If an evening spent sitting back with peaty whisky in hand, enjoying the even smokier sounds of world-class live jazz music appeals — you are a gentleman after our own hearts.
When it comes to jazz clubs, London may boast Ronnie Scott’s, but there are plenty of lesser-known underground bars ready to rival its legendary status; a goldmine for both established and emerging artists on the scene.
Gentleman’s Journal asked jazz and blues musician Collette Cooper to let us in on the city’s best-kept secrets, and the jazz bars she loves both to play in and party at.
For any night of the week: The Piano Bar, Soho
Situated just off Soho Square; the little sister to Ronnie Scott’s. “It’s an amazing place to dance and go crazy, or to just sit back and enjoy the music and ambience,” says Collette.
The Piano Bar is also a favourite hang-out for celebrities including Nick Grimshaw and Sadie Frost (we even hear rumours that Helena Bonham Carter has been known to take to the stage here after a couple of drinks…)
The vibe: Low-lit, old-school, and members-only (memberships are only £10). Come for the real deal.
On heavy rotation: The best in international emerging musical talent.
Black roll neck factor: A full-blown Louis Armstrong 10/10.
For food as good as the soundtrack: Blues Kitchen, across London
“What I love about performing is standing before a crowd who aren’t shy — and that’s what you get at Blues Kitchen” says Collette. With outposts at Camden, Brixton and Shoreditch, expect a party atmosphere, a total lack of pretension, and enough food and cocktails to fill your dancing shoes.
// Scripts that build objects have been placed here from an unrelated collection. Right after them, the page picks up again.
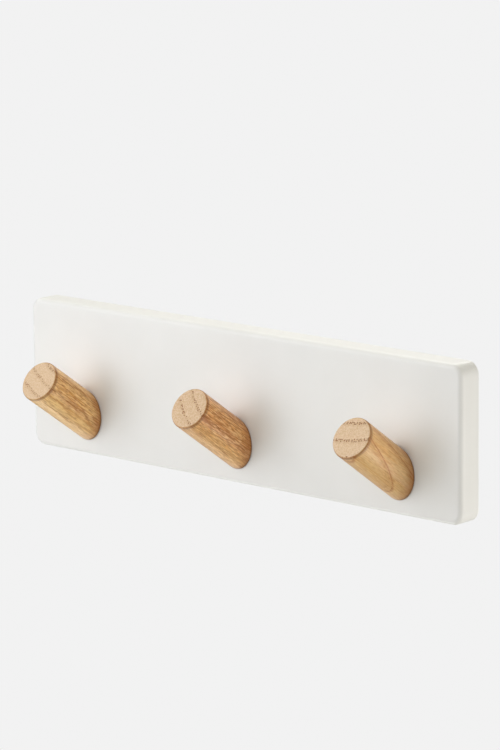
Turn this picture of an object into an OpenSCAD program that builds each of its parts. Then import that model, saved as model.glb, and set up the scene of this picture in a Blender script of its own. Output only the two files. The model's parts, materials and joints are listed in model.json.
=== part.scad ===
// Wall-mounted coat rail: a pressed steel shell that carries three slanted ash pegs.
// X runs right along the wall, Y runs into the wall and Z is up.
// The origin is at the middle of the rail on the wall's surface, the plane Y = 0.

/* [Shell] */
// Length of the rail along the wall
rail_w = 220; // [212:1:280]
// Height of the rail
rail_h = 60; // [60:1:90]
// Distance from the wall to the front face
front_out = 11; // [10.5:0.5:14]
// Gap between the wall and the rim of the shell
rim_gap = 1; // [0.5:0.1:1.4]
// Sheet thickness of the shell
shell_t = 1.2; // [0.8:0.1:1.4]
// Radius of the four corners, seen from the front
corner_r = 5; // [4.5:0.5:9]
// Radius of the pressed front edge
edge_r = 2; // [1.75:0.25:3.5]

/* [Pegs] */
// Distance from one peg to the next
peg_pitch = 80; // [60:1:83]
// Diameter of a peg
peg_d = 16.5; // [16:0.5:20]
// Length of a peg along its axis, from the front face to its end
peg_len = 32; // [28:1:60]
// Angle by which a peg points up
peg_tilt = 35; // [25:1:40]
// Distance of the peg bases below the middle of the rail
peg_drop = 14.4; // [14:0.1:15]
// Rounding of the edge of a peg's end
peg_end_r = 0.8; // [0.3:0.1:2]

/* [Stiffener bar] */
// Height of the bar behind the peg bases
bar_h = 24; // [20:1:24]
// Thickness of the bar
bar_t = 2; // [1.5:0.1:2.2]
// Length of the bar beyond the outer peg axes, at each end
bar_overhang = 10; // [9:0.5:11]
// Corner radius of the bar
bar_corner_r = 4; // [1:0.5:8]

/* [Peg screws] */
// Thread diameter
peg_screw_d = 3.5; // [3:0.1:4]
// Length under the head
peg_screw_len = 16; // [12:1:17]
// Head diameter
peg_screw_head_d = 6.6; // [6:0.1:7.4]
// Head height
peg_screw_head_h = 2.4; // [1.8:0.1:2.6]
// Distance between the two screws of one peg
peg_screw_pitch = 9; // [8.8:0.1:9.2]
// Height of the screws above the middle of the peg base
peg_screw_rise = 3; // [2:0.1:3.5]
// Washer diameter
washer_d = 7.6; // [7.4:0.1:8.6]
// Washer thickness
washer_t = 0.8; // [0.5:0.1:1]

/* [Back plate] */
// Thickness of the back plate
back_t = 1.5; // [1.3:0.1:2]
// Gap between the back plate and the shell's walls
back_gap = 0.3; // [0.2:0.1:0.8]
// Distance between the two keyholes
keyhole_pitch = 150; // [100:1:150]
// Diameter of the wide end of a keyhole, which takes a wall screw's head
keyhole_head_d = 10; // [9:0.5:10]
// Width of the narrow end of a keyhole, which takes a wall screw's neck
keyhole_neck_d = 5; // [4.5:0.1:5.5]
// Height of the wide end's centre above the middle of the rail
keyhole_rise = 6; // [5.5:0.5:9]
// Distance from the wide end's centre to the narrow end's centre
keyhole_travel = 8; // [7:0.5:9]

/* [Plate screws and standoffs] */
// Distance of the screws from the ends of the rail
screw_inset_x = 12; // [10:0.5:12]
// Distance of the screws from the top and bottom of the rail
screw_inset_z = 10; // [9:0.5:11]
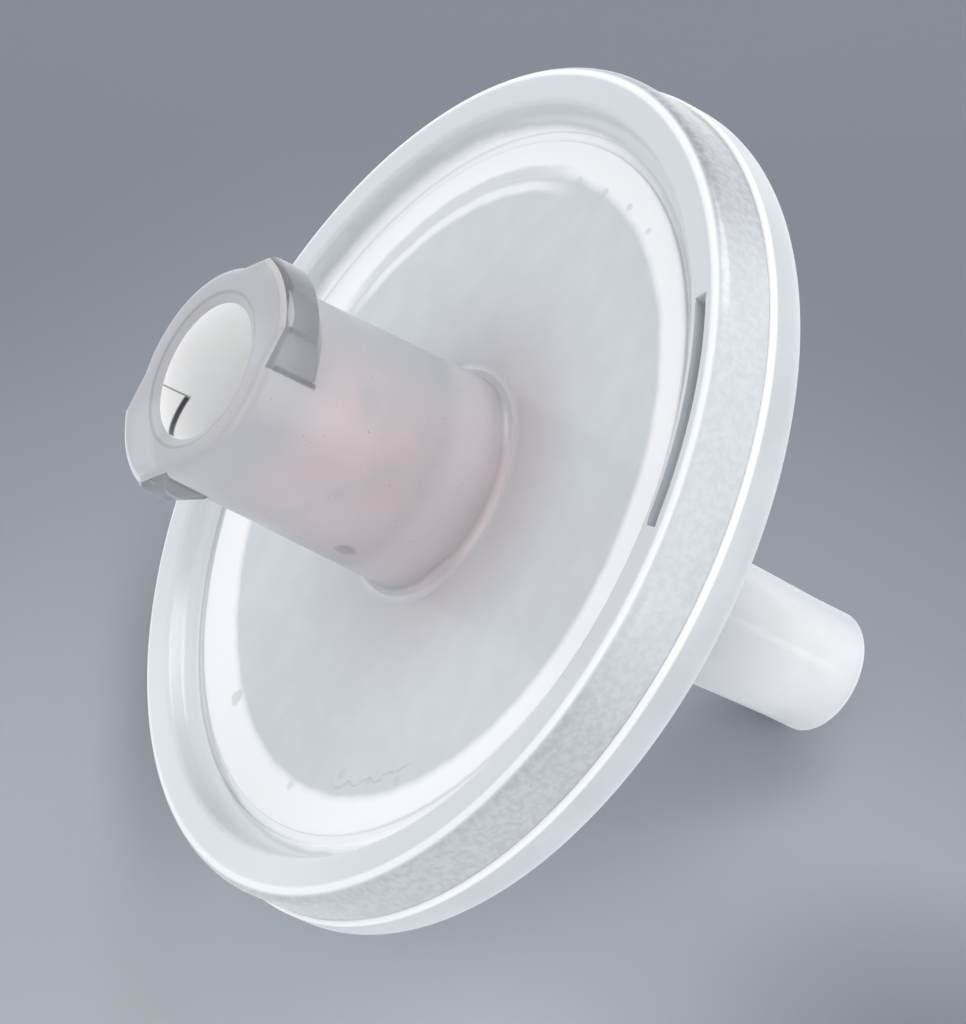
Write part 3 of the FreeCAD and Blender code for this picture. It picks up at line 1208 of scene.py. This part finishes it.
    def add_lugs(self, shell: TurnedShell) -> None:
        """Pull the two lock lugs out of the hub's wall and round their edges."""
        lean = self.lug_crest_half / self.lug_base_half

        def pulled(spot: Spot, middle: float) -> Spot:
            """Where a point of the hub's wall goes: out, and in towards the lug's middle."""
            below = max(0.0, self.lug_low_z + self.lug_flank - spot.height)
            rise = self.lug_rise - below
            aside = (spot.angle - middle + 180.0) % 360.0 - 180.0
            turn = 1.0 + (lean - 1.0) * rise / self.lug_rise
            return replace(spot, radius=spot.radius + rise, angle=middle + aside * turn)

        heights = (self.lug_low_z, self.mouth_z - SAME_LEVEL)
        for middle in (0.0, 180.0):
            wall = within(
                heights, (self.hub_r - self.HUB_WALL_DEPTH, math.inf),
                (middle - self.lug_base_half, 2 * self.lug_base_half))
            shell.pull_faces(wall, lambda spot: pulled(spot, middle))
        edges = within(
            (self.lug_low_z - self.NEAR, math.inf), (self.hub_r + self.LUG_EDGE_STAND, math.inf))
        shell.round_corners(edges, self.lug_rounding)

    def sink_slot(self, shell: TurnedShell) -> None:
        """Sink the arc slot into the rim's top and round its edges."""
        top = level(self.rim_z)
        sector = (self.slot_start, self.slot_span)
        shell.raise_faces(within(top, self.slot_walls(), sector), -self.slot_depth)
        shell.round_corners(within(top, self.slot_walls(self.NEAR)), self.slot_rounding, 2)

    def work(self, shell: TurnedShell) -> None:
        """Add spacers, lugs and slot, and give each stretch of the surface its zone."""
        self.add_spacers(shell)
        self.add_lugs(shell)
        self.sink_slot(shell)
        far = math.inf
        socket_edge = self.socket_mouth_r + self.OVERLAP
        slot_heights = (self.rim_z - self.slot_depth - self.NEAR, self.rim_z - self.SLOT_LIP)
        slot_sector = (self.slot_start - self.SLOT_END_DEG, self.slot_span + 2 * self.SLOT_END_DEG)
        for zone, *limits in (
            (InletZone.FACE, (self.face_z - self.FACE_DEPTH, far), (self.hub_r, far)),
            (InletZone.FACE, (0.0, far), (self.sizes.disc_r - self.RIM_DEPTH, far)),
            (InletZone.HUB, (self.face_z + self.OVERLAP, far),
             (socket_edge, self.hub_r + self.HUB_SPREAD)),
            (InletZone.LUG, (self.lug_low_z - self.OVERLAP, self.mouth_z - self.LUG_TOP_DEPTH),
             (self.hub_r + self.LUG_STAND, far)),
            (InletZone.SOCKET, (self.socket_floor_z - self.NEAR, far), (-far, socket_edge)),
            (InletZone.SLOT, slot_heights, self.slot_walls(self.NEAR), slot_sector),
        ):
            shell.paint(zone, within(*limits))

    def face_flecks(self) -> tuple[Fleck, ...]:
        """Two round blemishes in the white margin and dotted marks at its inner edge."""
        grey, pale = (0.5, 0.53, 0.57), (0.56, 0.59, 0.63)
        marks = (
            (-9.83, -0.36, 0.34, 0.7, (0.62, 0.62, 0.6)),
            (-8.42, -5.36, 0.2, 0.5, (0.66, 0.68, 0.7)),
            (-6.3, -6.8, 0.22, 0.5, grey),
            (-5.3, -7.9, 0.2, 0.5, grey),
            (-4.2, -8.9, 0.22, 0.5, grey),
            (8.4, 5.4, 0.2, 0.5, pale),
            (9.2, 4.0, 0.2, 0.5, pale),
            (9.9, 2.6, 0.18, 0.5, pale),
            (10.3, 1.1, 0.16, 0.5, pale),
        )
        return tuple(Fleck((x, y, self.face_z), *looks) for x, y, *looks in marks)

    def finishes(self) -> dict[IntEnum, Plastic]:
        """The finish of each zone, in the zones' order."""
        lug_grey = (0.5, 0.53, 0.57)
        scuff = Fleck((-1.57, -3.02, 4.04), 0.4, 0.8, (0.3, 0.26, 0.26))
        return {
            InletZone.INSIDE: Plastic(
                "inlet_inside", (0.9, 0.91, 0.94), clear=0.0, roughness=0.4),
            InletZone.FACE: FacePlastic(
                "inlet_face", (0.66, 0.69, 0.725), clear=0.05, roughness=0.22, relief=1.5,
                flecks=self.face_flecks()),
            InletZone.HUB: LuerPlastic(
                "inlet_hub", (0.76, 0.66, 0.685), clear=0.35, relief=1.5, flecks=(scuff,)),
            InletZone.LUG: LuerPlastic(
                "inlet_lugs", lug_grey, clear=0.8, roughness=0.08, relief=1.5, grey=lug_grey),
            # The socket's wall is pure white and scatters: painted light standing in for the light
            # that comes in through the hub's wall.
            InletZone.SOCKET: SocketPlastic(
                "inlet_socket", (1.0, 1.0, 1.0), clear=0.0, scatter=1.0, roughness=0.35,
                relief=1.5),
            InletZone.SLOT: Plastic("rim_slot", (0.6, 0.63, 0.67), clear=0.0, roughness=0.5),
        }


@dataclass
class OutletShell(FilterPiece):
    """Outlet half: flange with groove, membrane seat and ribs, back face and spout."""

    drain_z: float = -0.55
    back_z: float = -1.45
    spout_length: float = 13.2
    spout_nose: float = 1.5
    spout_tip_r: float = 1.98
    spout_zone_r: float = 3.0
    bore_r: float = 1.05
    seat_r: float = 11.55
    rib_rings: int = 4
    rib_width: float = 0.5
    drain_count: int = 6
    drain_half_width: float = 0.35

    PIECE_NAME = "outlet_shell"
    BAND_DEPTH = 0.3
    BACK_ABOVE = 0.02
    SPOUT_BELOW = 0.01

    def ring_radii(self) -> list[float]:
        """Middle radii of the support rings."""
        pitch = (self.sizes.clamp_inner_r - self.bore_r) / (self.rib_rings + 1)
        return [self.bore_r + index * pitch for index in range(1, self.rib_rings + 1)]

    def outline(self) -> list[Corner]:
        """The section, from the drains out over the seat and flange and down the spout."""
        s = self.sizes
        groove_in, groove_out = s.tongue_walls(s.tongue_clearance)
        groove_z = -s.tongue_height - s.tongue_clearance
        tip_z = self.back_z - self.spout_length
        root_r = self.spout_tip_r + (self.spout_length - self.spout_nose) * s.luer_taper / 2
        half = self.rib_width / 2
        ribs = [Corner(r + side, self.drain_z) for r in self.ring_radii() for side in (-half, half)]
        return [
            Corner(self.bore_r, self.drain_z),
            *ribs,
            Corner(s.clamp_inner_r, self.drain_z),
            Corner(s.clamp_inner_r, s.seat_z),
            Corner(self.seat_r, s.seat_z),
            Corner(self.seat_r, 0.0),
            Corner(groove_in, 0.0),
            Corner(groove_in, groove_z),
            Corner(groove_out, groove_z),
            Corner(groove_out, 0.0),
            Corner(s.flange_r, 0.0, 0.12),
            Corner(s.flange_r, self.back_z, 0.65, 8),
            Corner(root_r, self.back_z, 0.6, 8),
            Corner(self.spout_tip_r, tip_z + self.spout_nose),
            Corner(self.spout_tip_r, tip_z, 0.25, 6),
            Corner(self.bore_r, tip_z, 0.12, 4),
        ]

    def add_ribs(self, shell: TurnedShell) -> None:
        """Raise the support rings between the radial drains."""
        inner_r = self.sizes.clamp_inner_r
        on_floor = within(level(self.drain_z), (-math.inf, inner_r))
        drains = radial_bars(self.drain_count, (0.0, inner_r), self.drain_half_width)
        half = self.rib_width / 2
        radii = self.ring_radii()

        def on_rib(spot: Spot) -> bool:
            """Whether a place is on a support ring and beside the drains."""
            ring = any(abs(spot.radius - radius) < half for radius in radii)
            return ring and on_floor(spot) and not drains(spot)

        shell.cut_beside_lines(on_floor, self.drain_count, self.drain_half_width)
        shell.raise_faces(on_rib, self.sizes.seat_z - self.drain_z)

    def work(self, shell: TurnedShell) -> None:
        """Add the ribs and give each stretch of the surface its zone."""
        self.add_ribs(shell)
        far = math.inf
        for zone, *limits in (
            (OutletZone.BAND, ANYWHERE, (self.sizes.flange_r - self.BAND_DEPTH, far)),
            (OutletZone.BACK, (-far, self.back_z + self.BACK_ABOVE), (self.spout_zone_r, far)),
            (OutletZone.SPOUT, (-far, self.back_z - self.SPOUT_BELOW), (-far, self.spout_zone_r)),
        ):
            shell.paint(zone, within(*limits))

    def finishes(self) -> dict[IntEnum, Plastic]:
        """The finish of each zone, in the zones' order."""
        return {
            OutletZone.INSIDE: Plastic("outlet_inside", (0.8, 0.82, 0.86), clear=0.0),
            OutletZone.BAND: BandPlastic("edge_band", (0.6, 0.63, 0.66), clear=0.08, grain=6.0),
            OutletZone.BACK: Plastic("outlet_back", (0.64, 0.67, 0.71), clear=0.1),
            OutletZone.SPOUT: SpoutPlastic(
                "outlet_spout", (0.92, 0.93, 0.95), clear=0.25, roughness=0.15, relief=1.5),
        }


@dataclass
class Membrane(FilterPiece):
    """The white filter membrane, a plain disc in its seat."""

    PIECE_NAME = "membrane_disc"

    def outline(self) -> list[Corner]:
        """The section, from the rim in to the flow axis."""
        s = self.sizes
        return [
            Corner(s.membrane_r, 0.0),
            Corner(s.membrane_r, s.seat_z),
            Corner(0.0, s.seat_z),
            Corner(0.0, 0.0),
        ]

    def finishes(self) -> dict[IntEnum, Plastic]:
        """The finish of the film."""
        return {MembraneZone.FILM: Plastic(
            "membrane_film", (0.9, 0.9, 0.92), clear=0.0, roughness=0.8, grain=14.0, relief=6.0,
            coat=0.0)}


# ---------------------------------------------------------------- the studio


def direction(azimuth: float, elevation: float) -> Vector:
    """Unit vector from the filter at an angle from the front towards the right and an angle up."""
    turn, lift = math.radians(azimuth), math.radians(elevation)
    return Vector((
        math.sin(turn) * math.cos(lift), -math.cos(turn) * math.cos(lift), math.sin(lift)))


def face(holder: bpy.types.Object, target: Vector, away: Vector, distance: float) -> None:
    """Put a lamp or the camera at a distance from its target, looking at it."""
    holder.location = target + away * distance
    holder.rotation_euler = (-away).to_track_quat("-Z", "Y").to_euler()


@dataclass(frozen=True)
class Softbox:
    """A soft rectangular lamp aimed at the filter.

    Args:
        name: the lamp's name.
        azimuth: degrees from the front, towards the right.
        elevation: degrees above the bench.
        distance: from the filter, in metres.
        size: side of the lamp, in metres.
        power: in watts.
    """

    name: str
    azimuth: float
    elevation: float
    distance: float
    size: float
    power: float

    def build(self, target: Vector) -> None:
        """Hang the lamp."""
        lamp = bpy.data.lights.new(self.name, "AREA")
        lamp.shape = "SQUARE"
        lamp.size = self.size
        lamp.energy = self.power
        away = direction(self.azimuth, self.elevation)
        face(linked(self.name, lamp), target, away, self.distance)


@dataclass(frozen=True)
class Studio:
    """Pale floor, soft lamps, even surroundings and the camera; floor lengths are in metres.

    The floor shows a painted pool of light round a spot in front of the filter, dimming away from
    it, and painted dimming towards its front right.
    """

    floor_far: Colour = (0.193, 0.206, 0.249)
    floor_painted_light: Colour = (0.44, 0.467, 0.512)
    floor_bounce: Colour = (0.94, 0.96, 1.0)
    floor_roughness: float = 0.9
    floor_half: float = 1.0
    painted_light_spot: tuple[float, float, float] = (-0.0025, -0.0125, 0.0)
    painted_light_reach: Reach = (0.003, 0.036)
    painted_dim_right: Reach = (-0.002, 0.013)
    painted_dim_front: Reach = (0.0, -0.014)
    ambient: float = 0.72
    azimuth: float = 0.92
    elevation: float = 56.1
    distance: float = 0.1788
    lens: float = 211.2
    clip: Reach = (0.01, 10.0)
    aim_offset: tuple[float, float, float] = (-0.678, -0.822, 0.35)
    lamps: tuple[Softbox, ...] = (
        Softbox("key_softbox", -66.0, 44.0, 0.45, 0.3, 0.46),
        Softbox("fill_softbox", 55.0, 25.0, 0.5, 0.35, 0.55),
        Softbox("back_softbox", 150.0, 45.0, 0.5, 0.3, 1.0),
    )

    def floor_paint(self) -> bpy.types.Material:
        """Paint that throws more light back on the filter than it shows the camera, and shows the
        camera a painted pool of light.
        """
        material = new_material("floor_paint")
        wiring = Wiring(material.node_tree)
        coords = wiring.add("ShaderNodeTexCoord").outputs["Object"]
        # Painted pool of light round a spot in front of the filter, and painted dimming towards its
        # front right.
        away = wiring.slope(wiring.distance(coords, self.painted_light_spot), *self.painted_light_reach)
        x, y, _ = wiring.add("ShaderNodeSeparateXYZ", {0: coords}).outputs
        painted_dim = wiring.times(wiring.slope(x, *self.painted_dim_right), wiring.slope(y, *self.painted_dim_front))
        share = wiring.calc("MAXIMUM", away, painted_dim)
        shown = wiring.blend(share, self.floor_painted_light, self.floor_far)
        seen = wiring.add("ShaderNodeLightPath").outputs["Is Camera Ray"]
        shader = wiring.add("ShaderNodeBsdfPrincipled", {
            "Base Color": wiring.blend(seen, self.floor_bounce, shown),
            "Roughness": self.floor_roughness,
        })
        wiring.add("ShaderNodeOutputMaterial", {"Surface": shader.outputs[0]})
        return material

    def floor(self) -> None:
        """Lay the plain floor."""
        mesh = bmesh.new()
        bmesh.ops.create_grid(mesh, x_segments=1, y_segments=1, size=self.floor_half)
        data = bpy.data.meshes.new("studio_floor")
        mesh.to_mesh(data)
        mesh.free()
        data.materials.append(self.floor_paint())
        floor = linked("studio_floor", data)

    def surroundings(self) -> None:
        """Even white light from all round."""
        world = bpy.data.worlds.new("studio_air")
        world.use_nodes = True
        wiring = Wiring(world.node_tree)
        sky = wiring.add("ShaderNodeBackground", {
            "Color": (1.0, 1.0, 1.0, 1.0), "Strength": self.ambient})
        wiring.add("ShaderNodeOutputWorld", {"Surface": sky.outputs[0]})
        bpy.context.scene.world = world

    def camera(self, middle: Vector) -> None:
        """Place the camera in front of the filter, looking down on it."""
        data = bpy.data.cameras.new("camera")
        data.lens = self.lens
        data.clip_start, data.clip_end = self.clip
        holder = linked("camera", data)
        aim = middle + Vector(self.aim_offset) * MM
        face(holder, aim, direction(self.azimuth, self.elevation), self.distance)
        bpy.context.scene.camera = holder

    def build(self) -> None:
        """Set the whole studio up round the filter's box."""
        low, high = (Vector(corner) for corner in cad_box)
        middle = (low + high) / 2
        self.floor()
        self.surroundings()
        for lamp in self.lamps:
            lamp.build(middle)
        self.camera(middle)
        bpy.context.scene.view_settings.view_transform = "Standard"


# ---------------------------------------------------------------- all together


def main() -> None:
    """Build the pieces in order, dress them and set up the studio."""
    inlet = InletShell()
    axis = FlowAxis.from_mount(frame["record"], "inlet_luer", inlet.land_middle_z)
    effects = Effects(axis)
    builders = {CadNode.INLET: inlet, CadNode.OUTLET: OutletShell(), CadNode.MEMBRANE: Membrane()}
    for node, builder in builders.items():
        piece = builder.build(axis, effects)
        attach(piece, "root")
        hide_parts(node.value)
        log.info("%s stands for %s with %d faces", piece.name, node.value, len(piece.data.polygons))
    Studio().build()


if __name__ == "__main__":
    main()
The vibe: A slightly younger crowd and a dancefloor you won’t want to step foot away from all night.
On heavy rotation: American jazz club favourites
Black roll neck factor: A saxophone-blasting 8/10
For fine dining and finger snapping: The Ned, The City
A world-class hotel with the jazz credentials to match. You’ll find everything from improvised horns to syncopated piano performed in The Nickel Bar from 11am until midnight every single day.
Collette says, “there is a real early 20th Century feel to the performances, with the stage set in the centre of the restaurant, and different musicians performing throughout the day.”
The vibe: Like an 1930s American jazz club, but with more City suits, and smoked salmon on the menu.
On heavy rotation: Soul-soothing, gentle jazz
Black roll neck factor: A just-swinging-enough 4/10
For illustrious musical history: 100 Club, Oxford Street
Jazz and blues turned this tiny basement at the scruffier end of Oxford Street into a hallowed space for music. It may have since played host to the likes of Alice Cooper, Paul McCartney and Sex Pistols, but remains a bastion of jazz.
Collette says, “76 years old and it still has that underground edge. A great space to play!”
The vibe: Sticky floors, questionable toilets and a brilliant night out. As authentic as an original vinyl pressing of Miles Davis’ Kind Of Blue.
On heavy rotation: Homegrown, edgier sounds across an array of genres.
Black roll neck factor: A little more punk 6/10
For loosening your tie: The Jazz Cafe, Camden
The more militant jazz purist may turn their roll neck up at a venue that hosts everything from Electronica to neo-soul, but here you can also be sure to find the best jazz and blues musicians on the circuit.
Collette says, “this is the place to come and see an eclectic mix of performers, and enjoy some delicious food!”
The vibe: Come for the party, stay for the food. A low-key venue with big name stars.
On heavy rotation: Honestly, there’s no theme here.